SOURCE EXCERPT =>
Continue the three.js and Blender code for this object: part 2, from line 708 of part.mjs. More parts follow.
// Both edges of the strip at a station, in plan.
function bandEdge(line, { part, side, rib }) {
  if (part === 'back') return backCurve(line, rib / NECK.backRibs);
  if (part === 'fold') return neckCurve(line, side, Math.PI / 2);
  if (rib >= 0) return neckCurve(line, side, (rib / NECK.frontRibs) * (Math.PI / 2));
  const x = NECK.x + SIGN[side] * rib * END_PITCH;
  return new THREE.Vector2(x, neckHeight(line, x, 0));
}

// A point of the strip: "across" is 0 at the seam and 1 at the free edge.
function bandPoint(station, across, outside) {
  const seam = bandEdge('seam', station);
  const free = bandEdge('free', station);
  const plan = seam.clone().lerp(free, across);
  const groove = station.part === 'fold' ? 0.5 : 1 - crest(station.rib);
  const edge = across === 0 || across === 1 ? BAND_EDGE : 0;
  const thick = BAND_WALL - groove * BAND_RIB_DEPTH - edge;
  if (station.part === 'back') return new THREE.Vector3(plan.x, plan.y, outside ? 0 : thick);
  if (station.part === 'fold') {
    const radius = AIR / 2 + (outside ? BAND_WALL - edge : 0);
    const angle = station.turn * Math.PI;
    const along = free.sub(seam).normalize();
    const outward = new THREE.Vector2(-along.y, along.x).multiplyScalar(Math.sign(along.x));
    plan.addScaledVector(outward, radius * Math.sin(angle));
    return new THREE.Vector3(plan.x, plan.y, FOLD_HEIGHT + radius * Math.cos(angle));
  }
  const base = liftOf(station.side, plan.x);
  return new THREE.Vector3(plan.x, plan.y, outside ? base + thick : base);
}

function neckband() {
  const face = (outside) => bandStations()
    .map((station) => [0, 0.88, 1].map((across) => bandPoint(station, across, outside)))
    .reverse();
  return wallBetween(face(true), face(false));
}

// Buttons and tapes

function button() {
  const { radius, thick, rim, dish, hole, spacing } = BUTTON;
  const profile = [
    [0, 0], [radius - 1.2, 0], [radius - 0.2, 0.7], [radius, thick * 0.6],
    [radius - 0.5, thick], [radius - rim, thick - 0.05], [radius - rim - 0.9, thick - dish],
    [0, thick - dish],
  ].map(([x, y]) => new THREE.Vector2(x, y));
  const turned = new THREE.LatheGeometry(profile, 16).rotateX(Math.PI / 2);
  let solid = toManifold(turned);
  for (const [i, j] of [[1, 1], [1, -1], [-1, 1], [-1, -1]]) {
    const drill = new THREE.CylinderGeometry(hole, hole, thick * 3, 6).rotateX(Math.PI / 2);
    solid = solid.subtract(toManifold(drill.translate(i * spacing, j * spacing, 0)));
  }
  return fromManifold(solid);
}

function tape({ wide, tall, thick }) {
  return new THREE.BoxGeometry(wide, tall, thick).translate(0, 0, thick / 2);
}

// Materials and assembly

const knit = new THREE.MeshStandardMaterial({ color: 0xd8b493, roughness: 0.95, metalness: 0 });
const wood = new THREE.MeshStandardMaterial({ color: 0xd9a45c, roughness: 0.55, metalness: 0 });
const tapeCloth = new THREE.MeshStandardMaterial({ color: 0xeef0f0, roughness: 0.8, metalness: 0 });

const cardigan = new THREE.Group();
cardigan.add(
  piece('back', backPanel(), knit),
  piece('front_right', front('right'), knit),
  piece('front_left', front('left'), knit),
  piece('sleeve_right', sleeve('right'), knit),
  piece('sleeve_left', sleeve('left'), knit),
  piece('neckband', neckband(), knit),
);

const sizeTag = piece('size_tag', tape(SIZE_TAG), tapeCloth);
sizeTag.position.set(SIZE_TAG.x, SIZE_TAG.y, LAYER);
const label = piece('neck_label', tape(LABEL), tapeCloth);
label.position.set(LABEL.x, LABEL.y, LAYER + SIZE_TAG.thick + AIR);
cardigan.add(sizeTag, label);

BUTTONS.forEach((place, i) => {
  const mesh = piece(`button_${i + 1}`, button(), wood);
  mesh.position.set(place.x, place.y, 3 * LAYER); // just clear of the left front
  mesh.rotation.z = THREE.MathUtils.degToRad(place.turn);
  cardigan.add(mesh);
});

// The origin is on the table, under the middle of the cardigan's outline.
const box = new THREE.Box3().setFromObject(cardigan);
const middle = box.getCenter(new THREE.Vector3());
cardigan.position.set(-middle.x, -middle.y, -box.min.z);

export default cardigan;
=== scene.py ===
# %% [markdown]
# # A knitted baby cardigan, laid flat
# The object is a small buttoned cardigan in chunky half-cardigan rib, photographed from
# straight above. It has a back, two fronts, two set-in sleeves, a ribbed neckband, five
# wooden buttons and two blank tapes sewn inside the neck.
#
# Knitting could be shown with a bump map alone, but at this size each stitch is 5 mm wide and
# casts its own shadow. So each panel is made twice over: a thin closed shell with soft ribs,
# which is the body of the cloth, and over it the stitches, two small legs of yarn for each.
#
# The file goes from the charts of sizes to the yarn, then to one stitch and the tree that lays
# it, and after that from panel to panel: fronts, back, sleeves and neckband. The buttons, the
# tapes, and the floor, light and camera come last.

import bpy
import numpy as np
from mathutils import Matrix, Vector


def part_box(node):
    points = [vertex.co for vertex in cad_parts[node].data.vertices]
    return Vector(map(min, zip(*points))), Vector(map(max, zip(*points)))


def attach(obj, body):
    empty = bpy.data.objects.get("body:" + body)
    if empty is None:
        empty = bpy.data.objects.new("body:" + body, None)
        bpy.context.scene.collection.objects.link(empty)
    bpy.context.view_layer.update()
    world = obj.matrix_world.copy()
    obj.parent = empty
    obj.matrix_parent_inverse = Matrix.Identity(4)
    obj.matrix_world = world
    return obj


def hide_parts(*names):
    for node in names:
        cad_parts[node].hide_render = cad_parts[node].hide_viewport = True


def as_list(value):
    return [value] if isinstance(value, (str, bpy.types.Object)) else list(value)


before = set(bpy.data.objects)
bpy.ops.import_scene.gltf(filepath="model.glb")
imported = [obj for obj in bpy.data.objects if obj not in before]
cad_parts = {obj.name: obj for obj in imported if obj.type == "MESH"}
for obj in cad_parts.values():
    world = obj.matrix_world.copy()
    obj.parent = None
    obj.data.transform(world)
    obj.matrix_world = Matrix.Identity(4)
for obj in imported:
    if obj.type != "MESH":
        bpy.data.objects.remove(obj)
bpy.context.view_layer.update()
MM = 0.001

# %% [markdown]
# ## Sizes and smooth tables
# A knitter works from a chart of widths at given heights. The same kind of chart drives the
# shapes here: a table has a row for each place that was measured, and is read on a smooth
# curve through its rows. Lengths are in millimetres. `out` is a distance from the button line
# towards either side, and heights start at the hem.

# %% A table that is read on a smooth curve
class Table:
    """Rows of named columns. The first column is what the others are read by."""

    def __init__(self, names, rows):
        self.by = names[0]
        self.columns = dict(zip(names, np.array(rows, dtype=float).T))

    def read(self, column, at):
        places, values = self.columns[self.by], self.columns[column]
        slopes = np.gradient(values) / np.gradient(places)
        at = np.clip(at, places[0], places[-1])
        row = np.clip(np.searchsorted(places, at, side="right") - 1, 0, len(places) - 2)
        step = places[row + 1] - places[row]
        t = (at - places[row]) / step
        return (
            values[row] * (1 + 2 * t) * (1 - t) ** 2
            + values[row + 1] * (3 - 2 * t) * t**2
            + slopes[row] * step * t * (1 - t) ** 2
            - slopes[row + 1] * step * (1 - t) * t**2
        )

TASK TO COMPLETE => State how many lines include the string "body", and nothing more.

IN RESPONSE => 4